# beQuiet Silent Loop 280 / Kraken X 62 / CPU köpfen



## Naxos87 (16. September 2017)

*beQuiet Silent Loop 280 / Kraken X 62 / CPU köpfen*

Hallo, 
Ich habe da mehrere Fragen. 
Ich möchte meinen i7 6700K (sitzt auf dem Asus Maximus Ranger VIII) demnächst köpfen, und gleich eine Wasserkühlung in meinem Rechner verbauen. 
Nun habe ich zwei Wasserkühlungen im Auge: die beQuiet Silent Loop 280 und die NZXT Kraken X62. 
Was meint ihr, welche WakÜ ist besser?   
Ich habe außerdem gelesen das man bei der beQuiet dank der vernickelten Bodenplatte auch Flüssigmetal Wärmeleitpaste verwenden kann? Hat das schon jemand von Euch gemacht? Lohnt es sich wenn die CPU schon geköpft ist oder brauch man sie dann gar nicht mehr köpfen? 
Und welche Flüssigmetal Wärmeleitpaste würdet ihr fürs köpfen empfehlen? 

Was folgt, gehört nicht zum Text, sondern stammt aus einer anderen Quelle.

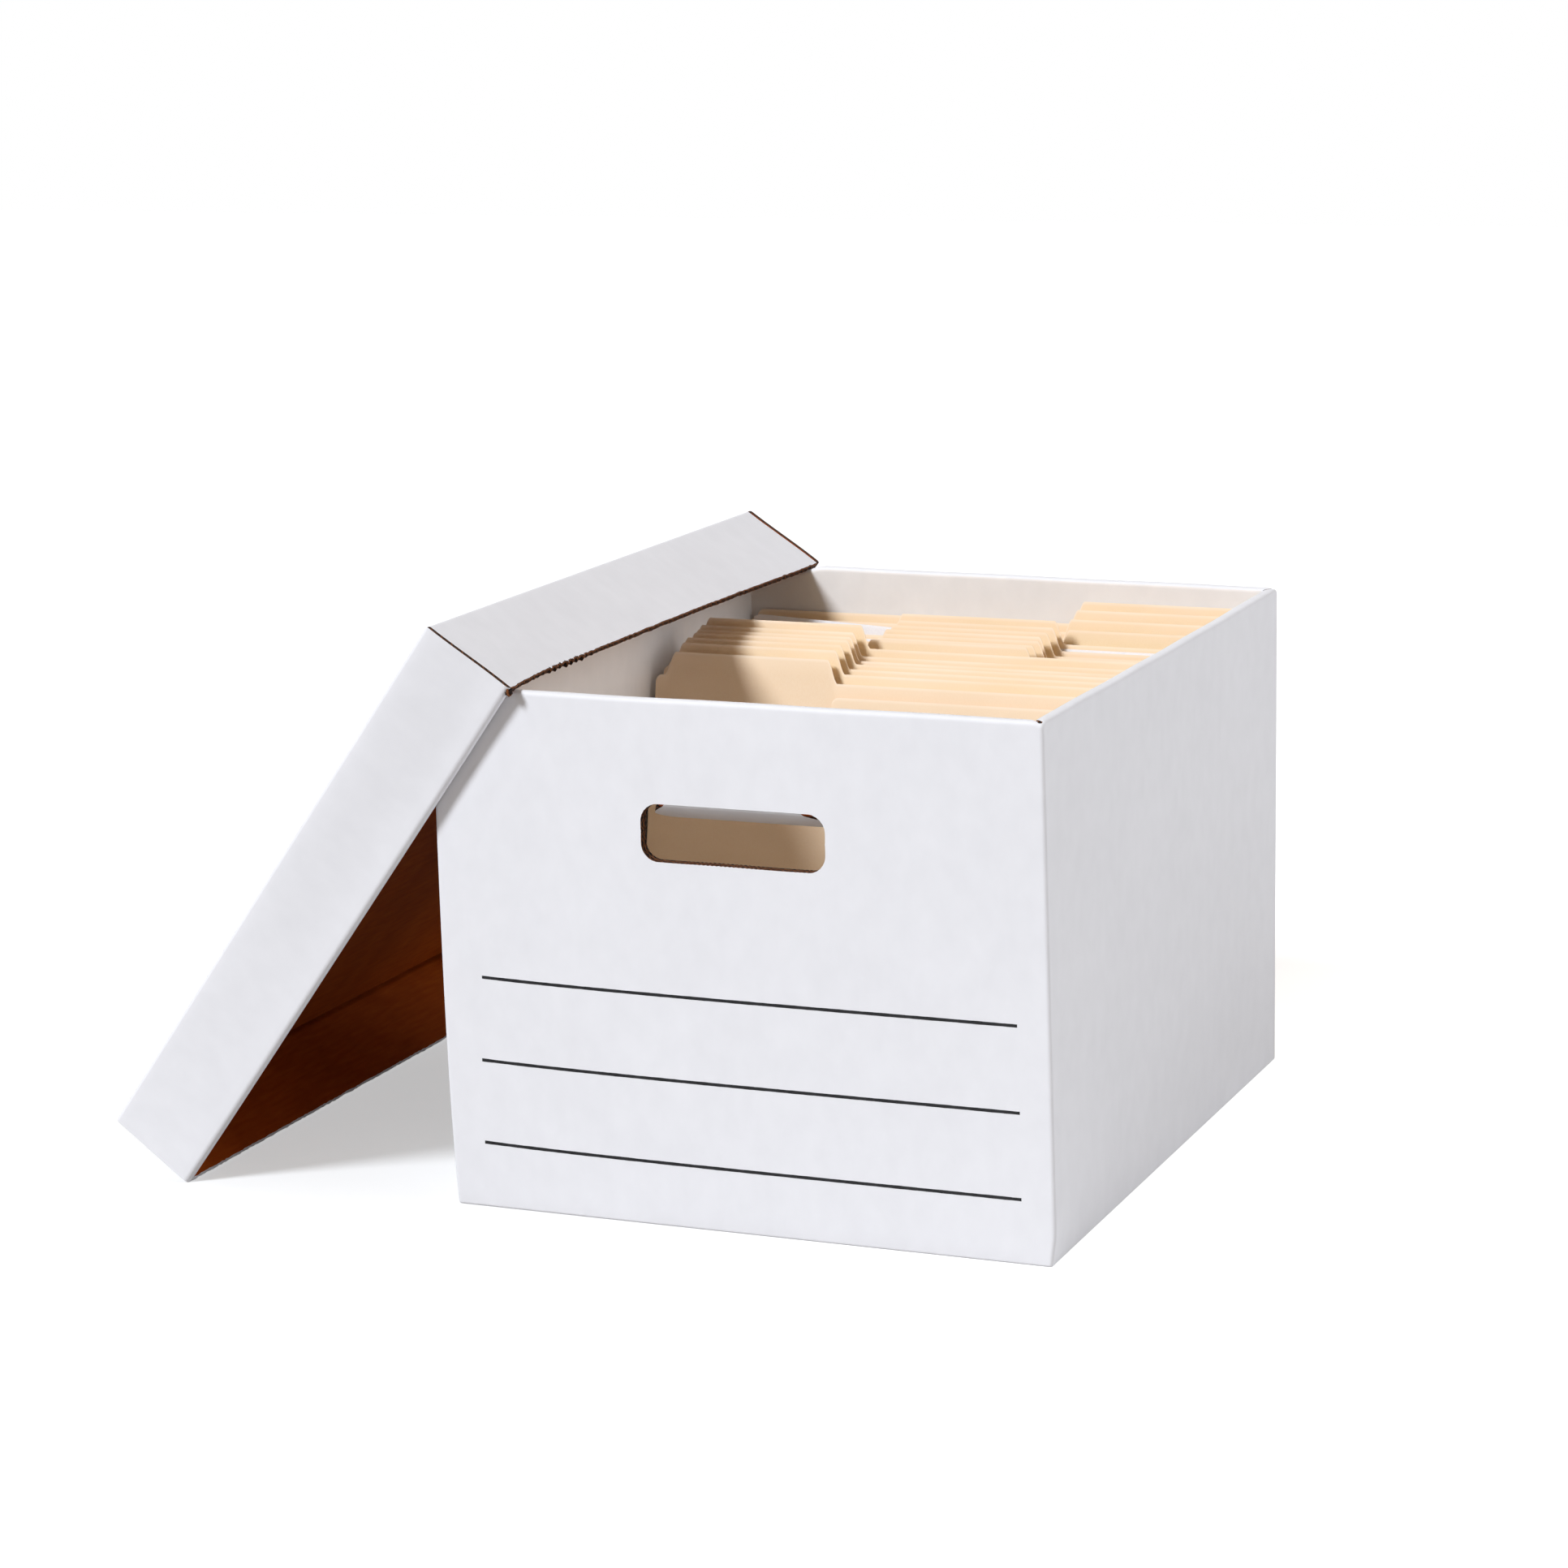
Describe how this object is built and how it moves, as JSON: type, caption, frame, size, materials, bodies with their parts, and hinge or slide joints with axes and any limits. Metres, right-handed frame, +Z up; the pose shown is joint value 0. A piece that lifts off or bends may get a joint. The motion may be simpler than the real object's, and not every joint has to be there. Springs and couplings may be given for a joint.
{
  "type": "archival box",
  "caption": "Corrugated storage box with end hand holes, a loose tray lid leaning on its left side, and a row of tabbed manila folders inside.",
  "frame": {"origin": "centre of the box's underside, where it stands on the floor", "axes": "+Z up; the end with the open hand hole and ruled lines faces -Y; +X is the right-hand side as seen from the front, and the lid leans on the left (-X) side"},
  "size_m": [0.5092, 0.411, 0.2994],
  "materials": {
    "white_board": "matt white-faced corrugated board",
    "inner_board": "matt off-white inner face",
    "kraft_board": "matt brown kraft face",
    "manila": "smooth matt manila card",
    "paper": "plain white sheets"
  },
  "bodies": {
    "box": {"front_wall": "white_board", "front_wall_liner": "inner_board", "back_wall": "white_board", "back_wall_liner": "inner_board", "left_wall": "white_board", "left_wall_liner": "inner_board", "right_wall": "white_board", "right_wall_liner": "inner_board", "bottom_panel": "white_board", "floor_flap_left": "inner_board", "floor_flap_right": "inner_board"},
    "lid": {"lid_top_panel": "white_board", "lid_upper_skirt": "white_board", "lid_lower_skirt": "white_board", "lid_front_skirt": "white_board", "lid_back_skirt": "white_board", "lid_front_skirt_liner": "inner_board", "lid_back_skirt_liner": "inner_board", "lid_front_upper_corner_tab": "kraft_board", "lid_front_lower_corner_tab": "kraft_board", "lid_back_upper_corner_tab": "kraft_board", "lid_back_lower_corner_tab": "kraft_board"},
    "front_tab": {"front_handle_tab": "white_board"},
    "back_tab": {"back_handle_tab": "white_board"},
    "file_01": {"folder_01": "manila"},
    "file_02": {"folder_02": "manila", "sheets_02": "paper"},
    "file_03": {"folder_03": "manila"},
    "file_04": {"folder_04": "manila", "sheets_04": "paper"},
    "file_05": {"folder_05": "manila"},
    "file_06": {"folder_06": "manila"},
    "file_07": {"folder_07": "manila", "sheets_07": "paper"},
    "file_08": {"folder_08": "manila"},
    "file_09": {"folder_09": "manila", "sheets_09": "paper"},
    "file_10": {"folder_10": "manila"},
    "file_11": {"folder_11": "manila"},
    "file_12": {"folder_12": "manila", "sheets_12": "paper"},
    "file_13": {"folder_13": "manila"},
    "file_14": {"folder_14": "manila", "sheets_14": "paper"},
    "file_15": {"folder_15": "manila", "sheets_15": "paper"},
    "file_16": {"folder_16": "manila", "sheets_16": "paper"},
    "file_17": {"folder_17": "manila"},
    "file_18": {"folder_18": "manila"}
  },
  "joints": [
    {"name": "lid_lift", "type": "slide", "parent": "box", "child": "lid", "axis": [0, 0, 1], "range_m": [0, 0.3]},
    {"name": "front_tab_fold", "type": "hinge", "parent": "box", "child": "front_tab", "pos_m": [-0.003, -0.196, 0.215], "axis": [1, 0, 0], "range_deg": [-64, 8]},
    {"name": "back_tab_fold", "type": "hinge", "parent": "box", "child": "back_tab", "pos_m": [0.003, 0.196, 0.215], "axis": [-1, 0, 0], "range_deg": [0, 15]},
    {"name": "folder_01_tilt", "type": "hinge", "parent": "box", "child": "file_01", "pos_m": [0, 0.01199, 0.0085], "axis": [1, 0, 0], "range_deg": [0, 45]},
    {"name": "folder_02_tilt", "type": "hinge", "parent": "box", "child": "file_02", "pos_m": [0.0012, 0.01919, 0.0085], "axis": [1, 0, 0], "range_deg": [0, 42.95]},
    {"name": "folder_03_tilt", "type": "hinge", "parent": "box", "child": "file_03", "pos_m": [-0.0006, 0.02617, 0.0085], "axis": [1, 0, 0], "range_deg": [0, 40.89]},
    {"name": "folder_04_tilt", "type": "hinge", "parent": "box", "child": "file_04", "pos_m": [0.0008, 0.03319, 0.0085], "axis": [1, 0, 0], "range_deg": [0, 38.83]},
    {"name": "folder_05_tilt", "type": "hinge", "parent": "box", "child": "file_05", "pos_m": [0, 0.04119, 0.0085], "axis": [1, 0, 0], "range_deg": [0, 36.76]},
    {"name": "folder_06_tilt", "type": "hinge", "parent": "box", "child": "file_06", "pos_m": [-0.0008, 0.04909, 0.0085], "axis": [1, 0, 0], "range_deg": [0, 34.7]},
    {"name": "folder_07_tilt", "type": "hinge", "parent": "box", "child": "file_07", "pos_m": [0.001, 0.05719, 0.0085], "axis": [1, 0, 0], "range_deg": [0, 32.63]},
    {"name": "folder_08_tilt", "type": "hinge", "parent": "box", "child": "file_08", "pos_m": [-0.0004, 0.07058, 0.0085], "axis": [1, 0, 0], "range_deg": [0, 30.57]},
    {"name": "folder_09_tilt", "type": "hinge", "parent": "box", "child": "file_09", "pos_m": [0.0006, 0.07989, 0.0085], "axis": [1, 0, 0], "range_deg": [0, 28.5]},
    {"name": "folder_10_tilt", "type": "hinge", "parent": "box", "child": "file_10", "pos_m": [0.0013, 0.08903, 0.0085], "axis": [1, 0, 0], "range_deg": [0, 26.44]},
    {"name": "folder_11_tilt", "type": "hinge", "parent": "box", "child": "file_11", "pos_m": [-0.0007, 0.09818, 0.0085], "axis": [1, 0, 0], "range_deg": [0, 24.37]},
    {"name": "folder_12_tilt", "type": "hinge", "parent": "box", "child": "file_12", "pos_m": [0.0004, 0.10754, 0.0085], "axis": [1, 0, 0], "range_deg": [0, 22.31]},
    {"name": "folder_13_tilt", "type": "hinge", "parent": "box", "child": "file_13", "pos_m": [0.001, 0.11667, 0.0085], "axis": [1, 0, 0], "range_deg": [0, 20.24]},
    {"name": "folder_14_tilt", "type": "hinge", "parent": "box", "child": "file_14", "pos_m": [0, 0.12552, 0.0085], "axis": [1, 0, 0], "range_deg": [0, 18.18]},
    {"name": "folder_15_tilt", "type": "hinge", "parent": "box", "child": "file_15", "pos_m": [0.0005, 0.14086, 0.0085], "axis": [1, 0, 0], "range_deg": [0, 16.11]},
    {"name": "folder_16_tilt", "type": "hinge", "parent": "box", "child": "file_16", "pos_m": [-0.0006, 0.1493, 0.0085], "axis": [1, 0, 0], "range_deg": [0, 14.05]},
    {"name": "folder_17_tilt", "type": "hinge", "parent": "box", "child": "file_17", "pos_m": [0.0003, 0.15782, 0.0085], "axis": [1, 0, 0], "range_deg": [0, 11.99]},
    {"name": "folder_18_tilt", "type": "hinge", "parent": "box", "child": "file_18", "pos_m": [0.0014, 0.16641, 0.0085], "axis": [1, 0, 0], "range_deg": [0, 9.92]}
  ],
  "couplings": [
    {"joint": "folder_02_tilt", "follows": "folder_01_tilt", "ratio": 0.9541},
    {"joint": "folder_03_tilt", "follows": "folder_01_tilt", "ratio": 0.9082},
    {"joint": "folder_04_tilt", "follows": "folder_01_tilt", "ratio": 0.8624},
    {"joint": "folder_05_tilt", "follows": "folder_01_tilt", "ratio": 0.8165},
    {"joint": "folder_06_tilt", "follows": "folder_01_tilt", "ratio": 0.7706},
    {"joint": "folder_07_tilt", "follows": "folder_01_tilt", "ratio": 0.7247},
    {"joint": "folder_08_tilt", "follows": "folder_01_tilt", "ratio": 0.6788},
    {"joint": "folder_09_tilt", "follows": "folder_01_tilt", "ratio": 0.6329},
    {"joint": "folder_10_tilt", "follows": "folder_01_tilt", "ratio": 0.5871},
    {"joint": "folder_11_tilt", "follows": "folder_01_tilt", "ratio": 0.5412},
    {"joint": "folder_12_tilt", "follows": "folder_01_tilt", "ratio": 0.4953},
    {"joint": "folder_13_tilt", "follows": "folder_01_tilt", "ratio": 0.4494},
    {"joint": "folder_14_tilt", "follows": "folder_01_tilt", "ratio": 0.4035},
    {"joint": "folder_15_tilt", "follows": "folder_01_tilt", "ratio": 0.3576},
    {"joint": "folder_16_tilt", "follows": "folder_01_tilt", "ratio": 0.3118},
    {"joint": "folder_17_tilt", "follows": "folder_01_tilt", "ratio": 0.2659},
    {"joint": "folder_18_tilt", "follows": "folder_01_tilt", "ratio": 0.22}
  ]
}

Ihr merkt schon, fragen über fragen. 
Ich hoffe das Ihr mir dennoch helfen könnt. 

LG, Naxos


----------



## Seidenstrumpf (16. September 2017)

*AW: beQuiet Silent Loop 280 / Kraken X 62 / CPU köpfen*

Wenn ungeköpft bringt auch die beste WLP nichts, da die Wärme gar nicht bis dahin kommt. Wenn AiO würde ich die Silentloop nehmen, es spricht aber, wenn Platz ist, nichts dafür. Dann kann man auch einen guten Luftkühler nehmen, der ist weder wärmer noch lauter.


Gesendet von iPhone mit Tapatalk


----------



## Threshold (16. September 2017)

*AW: beQuiet Silent Loop 280 / Kraken X 62 / CPU köpfen*

Flüssigmetall würde ich als WLP gar nicht benutzen.


----------